The collapse of this world-class real estate giant has shaken the financial capitals. It is especially important because it comes at a time when the Bush administration had presumably stabilized the real estate market to some extent and had begun heralding a general capitalist recovery.
Bush even gave an optimistic speech May 18 predicting the resurgence of the housing market. The very next day it was announced that housing starts had fallen significantly in the previous month.
Big real estate developers of this kind, as opposed to landlords who merely rent space, are in effect industrial capitalists. These industrial magnates called real estate developers exploit the labor of hundreds of thousands of construction workers. The developers take what we call the surplus value from the workers in the form of profit, which they then share with the banks. The banks historically stand as parasitic finance capital in relation to the industrial capitalists.

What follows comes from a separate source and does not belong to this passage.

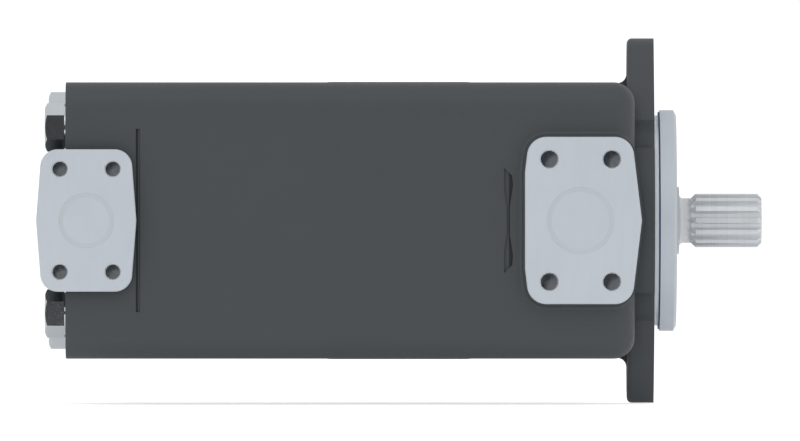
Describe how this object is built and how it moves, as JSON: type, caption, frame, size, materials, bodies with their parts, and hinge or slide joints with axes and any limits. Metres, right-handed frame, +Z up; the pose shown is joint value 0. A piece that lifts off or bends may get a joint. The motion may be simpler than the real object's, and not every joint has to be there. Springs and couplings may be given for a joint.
{
  "type": "hydraulic vane pump",
  "caption": "Double hydraulic vane pump: square cast body, two-ear flange with pilot, splined shaft, two pressure pads on one side and a suction pad opposite.",
  "frame": {"origin": "centre of the mounting flange's face, on the shaft axis", "axes": "+X along the shaft towards the drive end, +Z up along the flange ears; the pressure ports face -Y and the suction port +Y"},
  "size_m": [0.4154, 0.174, 0.2096],
  "materials": {
    "casting": "satin dark grey paint on cast iron, pads machined bare",
    "shaft_steel": "ground and machined steel",
    "bearing_steel": "ground bearing steel",
    "cage_steel": "pressed steel",
    "spring_steel": "phosphated spring steel",
    "seal_steel": "pressed steel",
    "seal_rubber": "black oil-resistant rubber",
    "blue_seal": "dark blue sealing ring",
    "bush_bronze": "bearing bronze",
    "cartridge_steel": "ground steel",
    "vane_steel": "ground tool steel",
    "bolt_black": "glossy black oxide",
    "plug_grey": "turned closing disc"
  },
  "bodies": {
    "casing": {"front_housing": "casting", "centre_housing": "casting", "rear_cap": "casting", "bearing_outer_race": "bearing_steel", "housing_snap_ring": "spring_steel", "shaft_seal_case": "seal_steel", "shaft_seal_lip": "seal_rubber", "shaft_seal_spring": "spring_steel", "pilot_gasket": "blue_seal", "rear_bush": "bush_bronze", "front_joint_ring": "seal_rubber", "rear_joint_ring": "seal_rubber", "p1_plate_ring": "seal_rubber", "p2_plate_ring": "seal_rubber", "p1_cam_ring": "cartridge_steel", "p1_pressure_plate": "cartridge_steel", "p1_suction_plate": "cartridge_steel", "p1_dowel_pins": "cartridge_steel", "p1_cartridge_screws": "cartridge_steel", "p2_cam_ring": "cartridge_steel", "p2_pressure_plate": "cartridge_steel", "p2_suction_plate": "cartridge_steel", "p2_dowel_pins": "cartridge_steel", "p2_cartridge_screws": "cartridge_steel", "rear_cap_bolts": "bolt_black", "front_housing_screws": "bolt_black", "p1_port_plug": "plug_grey", "p2_port_plug": "plug_grey", "suction_port_plug": "plug_grey"},
    "shaft": {"shaft": "shaft_steel", "bearing_inner_race": "bearing_steel", "shaft_snap_ring": "spring_steel", "p1_rotor": "cartridge_steel", "p2_rotor": "cartridge_steel"},
    "bearing_cage": {"bearing_cage": "cage_steel", "bearing_balls": "bearing_steel"},
    "p1_vane_01": {"p1_vane_01": "vane_steel"},
    "p1_vane_02": {"p1_vane_02": "vane_steel"},
    "p1_vane_03": {"p1_vane_03": "vane_steel"},
    "p1_vane_04": {"p1_vane_04": "vane_steel"},
    "p1_vane_05": {"p1_vane_05": "vane_steel"},
    "p1_vane_06": {"p1_vane_06": "vane_steel"},
    "p1_vane_07": {"p1_vane_07": "vane_steel"},
    "p1_vane_08": {"p1_vane_08": "vane_steel"},
    "p1_vane_09": {"p1_vane_09": "vane_steel"},
    "p1_vane_10": {"p1_vane_10": "vane_steel"},
    "p2_vane_01": {"p2_vane_01": "vane_steel"},
    "p2_vane_02": {"p2_vane_02": "vane_steel"},
    "p2_vane_03": {"p2_vane_03": "vane_steel"},
    "p2_vane_04": {"p2_vane_04": "vane_steel"},
    "p2_vane_05": {"p2_vane_05": "vane_steel"},
    "p2_vane_06": {"p2_vane_06": "vane_steel"},
    "p2_vane_07": {"p2_vane_07": "vane_steel"},
    "p2_vane_08": {"p2_vane_08": "vane_steel"},
    "p2_vane_09": {"p2_vane_09": "vane_steel"},
    "p2_vane_10": {"p2_vane_10": "vane_steel"}
  },
  "joints": [
    {"name": "shaft_spin", "type": "hinge", "parent": "casing", "child": "shaft", "pos_m": [0, 0, 0], "axis": [1, 0, 0], "continuous": true},
    {"name": "bearing_cage_roll", "type": "hinge", "parent": "casing", "child": "bearing_cage", "pos_m": [0, 0, 0], "axis": [1, 0, 0], "continuous": true},
    {"name": "p1_vane_01_slide", "type": "slide", "parent": "shaft", "child": "p1_vane_01", "axis": [0, 1, 0], "range_m": [0, 0.000628]},
    {"name": "p1_vane_02_slide", "type": "slide", "parent": "shaft", "child": "p1_vane_02", "axis": [0, 0.809, 0.5878], "range_m": [0, 0.000628]},
    {"name": "p1_vane_03_slide", "type": "slide", "parent": "shaft", "child": "p1_vane_03", "axis": [0, 0.309, 0.9511], "range_m": [0, 0.00329]},
    {"name": "p1_vane_04_slide", "type": "slide", "parent": "shaft", "child": "p1_vane_04", "axis": [0, -0.309, 0.9511], "range_m": [0, 0.00522]},
    {"name": "p1_vane_05_slide", "type": "slide", "parent": "shaft", "child": "p1_vane_05", "axis": [0, -0.809, 0.5878], "range_m": [0, 0.00329]},
    {"name": "p1_vane_06_slide", "type": "slide", "parent": "shaft", "child": "p1_vane_06", "axis": [0, -1, 0], "range_m": [0, 0.000628]},
    {"name": "p1_vane_07_slide", "type": "slide", "parent": "shaft", "child": "p1_vane_07", "axis": [0, -0.809, -0.5878], "range_m": [0, 0.000628]},
    {"name": "p1_vane_08_slide", "type": "slide", "parent": "shaft", "child": "p1_vane_08", "axis": [0, -0.309, -0.9511], "range_m": [0, 0.00329]},
    {"name": "p1_vane_09_slide", "type": "slide", "parent": "shaft", "child": "p1_vane_09", "axis": [0, 0.309, -0.9511], "range_m": [0, 0.00522]},
    {"name": "p1_vane_10_slide", "type": "slide", "parent": "shaft", "child": "p1_vane_10", "axis": [0, 0.809, -0.5878], "range_m": [0, 0.00329]},
    {"name": "p2_vane_01_slide", "type": "slide", "parent": "shaft", "child": "p2_vane_01", "axis": [0, 1, 0], "range_m": [0, 0.00057]},
    {"name": "p2_vane_02_slide", "type": "slide", "parent": "shaft", "child": "p2_vane_02", "axis": [0, 0.809, 0.5878], "range_m": [0, 0.00057]},
    {"name": "p2_vane_03_slide", "type": "slide", "parent": "shaft", "child": "p2_vane_03", "axis": [0, 0.309, 0.9511], "range_m": [0, 0.00286]},
    {"name": "p2_vane_04_slide", "type": "slide", "parent": "shaft", "child": "p2_vane_04", "axis": [0, -0.309, 0.9511], "range_m": [0, 0.00452]},
    {"name": "p2_vane_05_slide", "type": "slide", "parent": "shaft", "child": "p2_vane_05", "axis": [0, -0.809, 0.5878], "range_m": [0, 0.00286]},
    {"name": "p2_vane_06_slide", "type": "slide", "parent": "shaft", "child": "p2_vane_06", "axis": [0, -1, 0], "range_m": [0, 0.00057]},
    {"name": "p2_vane_07_slide", "type": "slide", "parent": "shaft", "child": "p2_vane_07", "axis": [0, -0.809, -0.5878], "range_m": [0, 0.00057]},
    {"name": "p2_vane_08_slide", "type": "slide", "parent": "shaft", "child": "p2_vane_08", "axis": [0, -0.309, -0.9511], "range_m": [0, 0.00286]},
    {"name": "p2_vane_09_slide", "type": "slide", "parent": "shaft", "child": "p2_vane_09", "axis": [0, 0.309, -0.9511], "range_m": [0, 0.00452]},
    {"name": "p2_vane_10_slide", "type": "slide", "parent": "shaft", "child": "p2_vane_10", "axis": [0, 0.809, -0.5878], "range_m": [0, 0.00286]}
  ],
  "couplings": [
    {"joint": "bearing_cage_roll", "follows": "shaft_spin", "ratio": 0.4}
  ]
}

Superficially, the Bugsys or Reichmanns seem to entice the banks to support their ever-expanding projects with capital. Actually, the process is one of mutual seduction. Neither one is capable of terminating the borrowing and lending process, until one or the other collapses.
This is an objective process. It demonstrates that the capitalists are not the masters of the system; rather, the capitalist system dominates them, acting as an independent force that overrides their wills.